On top of all that, I hadn’t even saran-wrapped the windows yet – but I remified (a made-up word, that) the situation with an after-work trip to Wal*Mart where I purchased the weather stripping and plastic. I’ve been a busy mo’fucka all night. I wrapped up the two big pneumonia-holes in the living room so far, still have the bedrooms and kitchen to do, but I need to pace myself. I also assembled a lamp I purchased for the living room. I needed a floor lamp to go next to my new recliner so my 42-year-old eyes can have better lighting for ease of reading. Now that I’ve got the Best Chair Ever, I can actually sit in the living room and read. I’ll be so much smarter as a result, I’m sure.
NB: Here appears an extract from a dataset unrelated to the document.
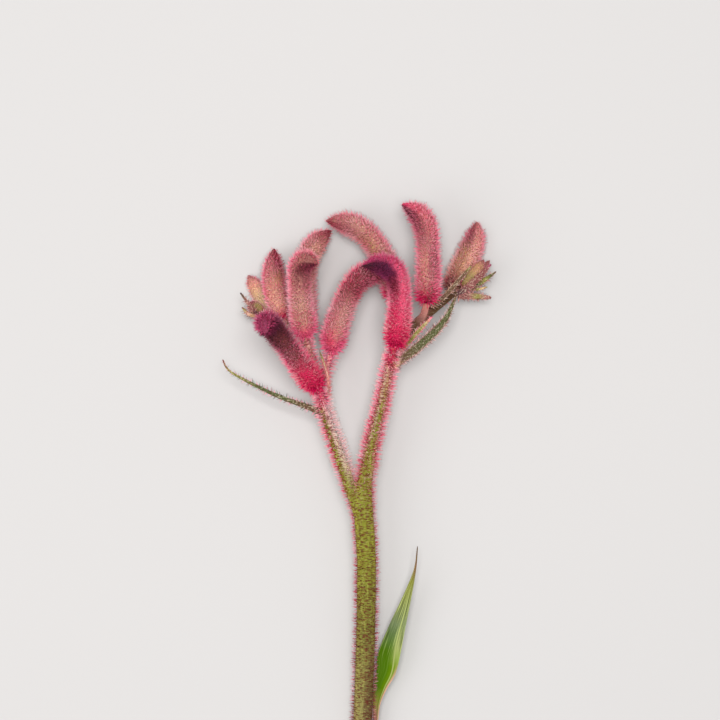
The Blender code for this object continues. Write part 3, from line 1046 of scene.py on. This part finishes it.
# Bracts and leaf. A blade is drawn out straight as a thin lens, folded, and bent along its midrib.
blades = {
    "leaf_low": {
        "route": [
            (6.2, -86, 4.8, 1.8), (6.4, -79.8, 4.6, 2.6), (6.9, -73.7, 4.2, 4.2), (8.6, -67.6, 3.8, 7.4),
            (11, -61.9, 3.6, 10.4), (12.4, -55.4, 3.8, 11.8), (15.2, -44.8, 5, 8.8),
            (17.6, -36.4, 6.4, 5.8), (20.2, -26.6, 8, 2.4), (21.4, -20.6, 8.8, 1), (22, -13.6, 9.4, 0.5),
        ],
        "fold": 35, "roll": -25,
    },
    "bract_left_long": {
        "route": [
            (-14, 37.4, 14.4, 3), (-16.2, 38.6, 14.8, 2.8), (-22.4, 40.9, 15, 2.1),
            (-30.2, 43.7, 15, 1.7), (-38.4, 47.4, 14.4, 1.4), (-47, 51.9, 13.4, 1), (-50.6, 54.6, 13, 0.8),
            (-52.2, 57.8, 13.2, 0.6),
        ],
        "downy": 1.2,
        "paints": "bark bark grove grove moss umber", "margin": "grove", "hair": "pink",
    },
    "bract_left_small": {
        "route": [
            (-12.7, 44, 15.8, 0.8), (-12, 46, 17, 0.8), (-12.2, 51, 17.6, 0.9),
            (-13.4, 56, 18, 0.8), (-15.2, 60.8, 18.4, 0.5),
        ],
        "fold": 15, "downy": 3,
        "paints": "salmon brown salmon tan moss grove", "margin": "salmon", "hair": "pink",
    },
    "bract_right_long": {
        "route": [
            (12.8, 55.2, 17.2, 2.5), (15, 57.3, 18.2, 3.1), (20.9, 61.8, 18.6, 3.8), (27.5, 67.7, 18, 3.5),
            (32.4, 73.3, 17, 2.5), (35.3, 79.3, 15.6, 1.4), (36.6, 82.4, 15, 0.7),
        ],
        "thickness": 0.65, "downy": 2.2,
        "paints": "khaki bark grove grove grove bark", "margin": "brown", "hair": "shell",
    },
    "bract_right_over": {
        "route": [
            (26.8, 77.6, 16.6, 1), (31.6, 81.4, 16, 1.9), (36.2, 86.6, 14.8, 1.8),
            (40.4, 91.4, 13.4, 1.2), (42.2, 93.4, 12.8, 0.6),
        ],
        "downy": 0.7,
        "paints": "umber bark bark bark bark moss", "margin": "fawn", "hair": "shell",
    },
    "bract_right_under": {
        "route": [
            (13.8, 59.2, 17.2, 1.4), (16.2, 61.8, 16.8, 1.6), (20.2, 66.6, 16.6, 1.8),
            (24.2, 71, 15.8, 1.5), (27.2, 74, 15, 0.7),
        ],
        "downy": 2,
        "paints": "pink blush moss moss husk rose", "margin": "rose", "hair": "shell",
    },
}
bladeShape = {
    "fold": 20, "roll": 0, "thickness": 0.6,
    "steps": 6,  # sections from one point of the route to the next
    "corners": 12,
    "thinner": 0.86,  # from section to section, over the last ones
    "thinSections": 4,
    "point": 0.4,  # how far the last section is drawn out to the tip
}
bladePlaces = (0.0, 0.12, 0.35, 0.6, 0.85, 1.0)


def growBlade(name, spec):
    spec = {**bladeShape, **spec}
    route = smoothRoute(spec["route"], spec["steps"])
    stretch = np.r_[0, np.cumsum(np.linalg.norm(np.diff(route[:, :3], axis=0), axis=1))]
    blade = startSection(name, spec["corners"], 0.5)
    editAll()
    resize((1, route[0, 3], spec["thickness"]))
    for step in range(1, len(route)):
        drawOut(((stretch[step] - stretch[step - 1]) * mm, 0, 0))
        thinner = spec["thinner"] if step >= len(route) - spec["thinSections"] else 1
        resize((1, route[step, 3] / route[step - 1, 3], thinner))
    drawOut((spec["point"] * mm, 0, 0))
    closeTip()
    leaveEdit()
    applyModifier(blade, "SUBSURF", levels=1, render_levels=1)
    straight = placesOf(blade) / mm
    widths = np.interp(straight[:, 0], stretch, route[:, 3]) / 2
    along = np.clip(straight[:, 0] / stretch[-1], 0, 1)
    side, above = np.clip(-straight[:, 1] / widths, -1, 1), straight[:, 2]
    fold, roll = math.radians(spec["fold"]), math.radians(spec["roll"])
    flat, up = straight[:, 1] * math.cos(fold), above + np.abs(straight[:, 1]) * math.sin(fold)
    turned = np.stack([
        straight[:, 0],
        flat * math.cos(roll) - up * math.sin(roll),
        flat * math.sin(roll) + up * math.cos(roll),
    ], 1)
    blade.data.vertices.foreach_set("co", (turned * mm).ravel())
    bendAlong(blade, route)
    ways = unit(np.gradient(route[:, :3], axis=0))
    rim = smoothStep((np.abs(side) - 0.7) / 0.3)
    setMarks(
        blade, grain=readRun(along, stretch / stretch[-1], ways), along=along, inner=side,
        flank=np.clip(above / (spec["thickness"] / 2), -1, 1), top=np.ones(len(along)),
        thick=(0.3 + 3.5 * rim) * (1 - 0.6 * smoothStep((along - 0.7) / 0.3)),
        long=1 - 0.4 * smoothStep((along - 0.6) / 0.4),
    )
    return blade


# paints of the leaf's left and right half, foot to tip
leafPaints = [
    ((0, 0.08, 0.16, 0.24, 0.44, 0.58, 0.82, 0.89, 1),
     "umber brown moss leafGreen leafGreen leafGrey moss umber soot"),
    ((0, 0.08, 0.16, 0.24, 0.36, 0.48, 0.6, 0.82, 0.89, 1),
     "umber brown moss leafBright leafBright leafPale leafDull moss umber soot"),
]


def leafFinish():
    finish, tree = newFinish("leaf_skin", 0.6, 0.03)
    along, side = readMarks(tree, "along inner")
    halves = [colourRun(tree, along, *half) for half in leafPaints]
    colour = blend(tree, between(tree, side, -0.3, 0.5), *halves)
    where = put(tree, "CombineXYZ", {0: times(tree, side, 14), 1: times(tree, along, 5)}).outputs[0]
    veinsAndSheen = noise(tree, 1, 3, where)
    # in the upper part the pale streaks are a painted sheen, the dark ones the leaf's veins
    grey = between(tree, along, 0.35, 0.58, 0.07, 0.9)
    colour = wash(tree, colour, "leafPale", veinsAndSheen, 0.5, 0.68, 1, grey)
    colour = wash(tree, colour, "grove", veinsAndSheen, 0.5, 0.34, 1, grey)
    offRib = away(tree, side, between(tree, along, 0.55, 0.28, 0.15, 0.5))
    colour = wash(tree, colour, "leafPale", offRib, 0.14, 0.03, 0.9, between(tree, along, 0.85, 0.7))
    colour = wash(tree, colour, "fawn", side, 0.6, 0.85, 1, between(tree, along, 0.42, 0.28))
    colour = wash(tree, colour, "moss", side, -0.85, -1, 0.5, lift=0.5)
    bumpFrom(tree, veinsAndSheen, 0.0001)
    return painted(finish, colour)


def bladeFinish(name, spec):
    finish, tree = newFinish(name + "_skin", 0.6, 0.2)
    along, side = readMarks(tree, "along inner")
    colour = colourRun(tree, along, bladePlaces, spec["paints"], 1.1)
    colour = wash(tree, colour, spec["margin"], away(tree, side, 0), 0.68, 1, 0.8)
    grain = noise(tree, 1800, 3)
    colour = wash(tree, colour, "umber", grain, 0.52, 0.62, 0.5, lift=0.5)
    colour = wash(tree, colour, "parchment", grain, 0.47, 0.38, 0.5, lift=0.8)
    bumpFrom(tree, grain, 0.0002)
    return painted(finish, colour)


def bladeHairFinish(name, spec):
    finish, tree = newFinish(name + "_hairs", 0.65)
    along, side, strand = readMarks(tree, "along inner strand")
    hair, margin = daylight(spec["hair"]), daylight(spec["margin"], 1.2)
    colour = blend(tree, between(tree, strand, 0.4, 0.6), hair, margin)
    face = between(tree, away(tree, side, 0), 0.9, 0.5, 0, 0.7)
    colour = blend(tree, face, colour, colourRun(tree, along, bladePlaces, spec["paints"], 1.2))
    return painted(finish, colour)


def makeBlade(name, spec, slot, seed, *nodes):
    blade = growBlade(name + "_blade", spec)
    if name == "leaf_low":
        finishPiece(blade, leafFinish(), slot, *nodes)
        return
    downy = spec["downy"]  # how many hairs it has
    coats = [("down", 1.5 * downy, 1.0, 16, 30), ("under", 1.2 * downy, 0.6, 45, 40)]
    hairCoat = growCoat(blade, name + "_hairs", coats, seed)
    finishPiece(hairCoat, bladeHairFinish(name, spec), slot)
    finishPiece(blade, bladeFinish(name, spec), slot, *nodes)


for seed, (name, spec) in enumerate(blades.items(), 50):
    makeBlade(name, spec, "leaf_skin" if name == "leaf_low" else "bract_skin", seed, name)
print("bracts and leaf ready")

# Growing tips: the youngest buds with the small bracts that wrap them.
tips = {
    "growing_tip_left": {
        "buds": [((-37.6, 75.9, 7), 142, 0, 6.4, 1.8, "moss husk husk husk brown brown")],
        "bracts": [
            ([(-38.6, 74.4, 9.2, 1.2), (-41.4, 77.8, 10.2, 1.4), (-45.6, 83.3, 9.8, 0.7)],
             "bark night umber brown bark night"),
            ([(-38.8, 74.6, 8.2, 1.2), (-42.4, 75.2, 8.8, 1.5), (-45, 77.8, 9, 0.7)],
             "tan tan khaki tan moss umber"),
        ],
    },
    "growing_tip_right": {
        "buds": [
            ((39.4, 85.6, 10.2), 49, 0, 13, 1.7, "moss husk husk khaki khaki brown"),
            ((40.2, 85.4, 8.6), 44, -4, 14, 1.5, "umber brown brown tan tan brown"),
        ],
        "bracts": [
            ([(40.4, 84.6, 10.8, 1.6), (46, 87.4, 10.6, 2.2), (51.8, 91.4, 9.8, 0.6)],
             "umber brown grove moss grove bark"),
            ([(37, 82.2, 10, 2.4), (43.2, 82.2, 9.6, 2.6), (49.9, 81.6, 8.8, 1.4)],
             "umber umber brown moss brown umber"),
            ([(36.6, 82.8, 11.4, 2), (41.8, 86, 12.2, 2.8), (49.8, 94.2, 11.4, 1.2)],
             "soot soot umber umber umber plum"),
            ([(40.4, 86, 9.6, 1.2), (44.4, 84.8, 10.4, 1.3), (48.4, 85.6, 10.8, 0.5)],
             "umber brown moss moss khaki moss"),
        ],
    },
}
bractLook = {"fold": 15, "downy": 1.6, "margin": "brown", "hair": "blush"}


def makeTip(name, tip, seed):
    nodes = [name]
    for k, (*growth, skinPaints) in enumerate(tip["buds"]):
        spec = grown(
            *growth, 0, 4, 4, 0.6, skinPaints, skinPaints, "rose rose pink pink rose rose",
            wide=1.45, coat=0.5,
        )
        coats = [("guard", 5, 0.55, 24, 30), ("under", 4, 0.6, 45, 40)]
        makeTube(f"{name}_bud_{k + 1}", spec, coats, seed + k, "bud_wool", *nodes)
        nodes = []
    for k, (route, bractPaints) in enumerate(tip["bracts"]):
        spec = {"route": route, "paints": bractPaints, **bractLook}
        makeBlade(f"{name}_bract_{k + 1}", spec, "bract_skin", seed + 5 + k)


for seed, (name, tip) in enumerate(tips.items()):
    makeTip(name, tip, 70 + 10 * seed)
print("growing tips ready")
Now that I’m all set up for reading, I’m watching t.v. instead. But. It’s that all-alluring, irresistable Supernanny Jo. I am attracted to her, moley face and all. I think she’s losing weight. Her pants aren’t up her ass the way they normally are. She’s even more irresistible.

While at Wal*Mart, I purchased a new pillow for Kenny. He’s had the worst pillow situation since I moved in and threw his pillow out when he wasn’t paying attention. It just looked disturbing, it had seen better days, but he liked it. When did that ever matter, though. I thought I could sneak a new one in without him noticing. But I didn’t, and for the last three years he’s been pillow-uphappy, and we periodically try new ones for him. His last one cost $2.50. It lasted quite a while, but eventually did what all of his pillows do – assumed a sausage-like shape. I don’t know what he does or how he sleeps, but they all become a humped up tube, all lumpy and uncomfortable. I ponied up and spend $20 for his new one, it has potential. I’d feel worse, but I bought us each new $90 Down pillows when I threw his other one out, and he just doesn’t like it. It’s the reason the cat has a $90 pillow to call his own at night. Someone might as well use it.

Alright, I’m off to give Supernanny my undivided attention. She beckons me.